Skye Gyngell, is the acclaimed chef running the restaurant SPRING in Somerset House, London. I first ate her food at Petersham Nurseries many years ago and it was simply fantastic: fresh, seasonal and much of the produce grown on site.
Why am I writing about Ms Gyngell. Well she has done something extraordinary and introduced a bold new menu at Spring.
The SCRATCH menu creates dishes using organic scraps from their kitchen. Every day the menu is naturally different depending on what is ‘wasted’. Imagine the creative process the chefs are challenged with daily! It must be invigorating but more importantly highlights a bigger problem……
In Switzerland alone, 2 million tonnes of food is thrown away annually and 45% of this is from Swiss households. What can be done? It starts with you!
We need to learn to eat smarter, plan better and be a little more creative in the kitchen. Bones to make stock or vegetable ends to make soups, indeed almost inedible over ripe bananas can be transformed into a delicious banana bread.
So I took on the scrap challenge and here’s what happened!
On Sunday I made Boulangeré Potatoes
I had some slightly soft but not green potatoes and onions, lying at the bottom of the fridge. Rather than throwing them out, I made a lovely little French side dish. I have to say I had never made Boulangeré Potatoes (so called because locals would use the baker’s cooling ovens to bake the it) and I will certainly be making them again. They were soft but crispy on top, tasty, aromatic from the onion and provided the perfect accompaniment to my LUMA roasted belly of pork
- Peel the potatoes and slice thinly lengthways.
- Peel the onions and slice thinly.
- Build layers of 2 potatoes followed by 1 onion in your roasting tray and so on until you end up with a potato layer on top.
- Then cover them ¾ with a good stock. I used Aebi’s Gemuse, which is gluten and lactose free.
- Drizzle the top with a little olive oil and season.
- Bake for 50 mins in a 180C oven. It doesn’t matter if a few on top are super crispy!
On Monday I made Rhubarb and Ginger Syllabub
I was trialing a rhubarb tart by Amelia Freer and had some leftover rhubarb ends. Rhubarb is so expensive it seemed like a waste to discard them. I am not the biggest dessert fan but a little treat now and then works wonders. Anyone can make this simple recipe. Had I had some, I would have used COYO instead of lactose free cream but you can also choose from mascarpone or Greek yoghurt whatever your preference.
- Place 220g chopped up rhubarb ends, 8g grated ginger, 50 ml water and 3 tablespoons of brown sugar, white sugar or in my case jaggery (a raw cane sugar) in a saucepan,
- Bring to the boil and simmer until the rhubarb is soft.
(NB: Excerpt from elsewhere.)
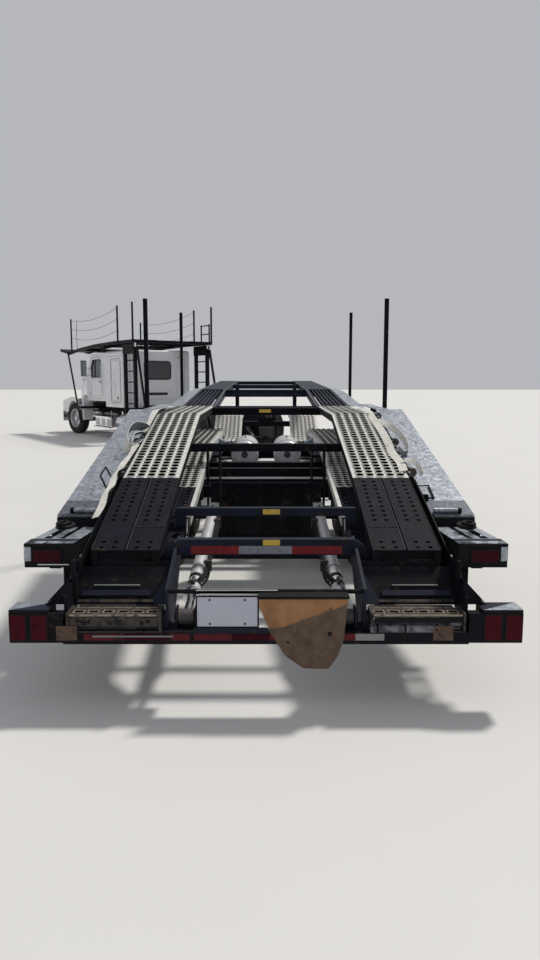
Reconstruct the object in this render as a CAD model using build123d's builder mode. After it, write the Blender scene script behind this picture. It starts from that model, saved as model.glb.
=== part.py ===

This will take ca. 10 minutes.
- Leave to cool.
- In the meantime, whip 250ml double cream and 1 tablespoon of icing sugar until it forms soft to stiff peaks. There must be some structure but do not over-whip or the cream cannot be used.
- Layer rhubarb alternately with cream in a glass jar in any order you like.
- Top with some grated dark chocolate and eat!
On Tuesday I made Apple, Mint and Fennel Soup
Lunch was fennel, apple, avocado, spring onion, pine nut and mint salad with lemon dressing. I am a sucker for lemons. However I digress. I was left with bits of apple and fennel fronds and ends. All perfectly good to eat but if you leave a nice green apple for a bit it turns brown and nasty. A soup I adore is fennel and pear, so inspired by this soup, I chopped the apple and fennel up a little bit and cooked it with some lovely Aebi stock, adding mint at the end. Blitzed it and had it with my salad. It was delicious.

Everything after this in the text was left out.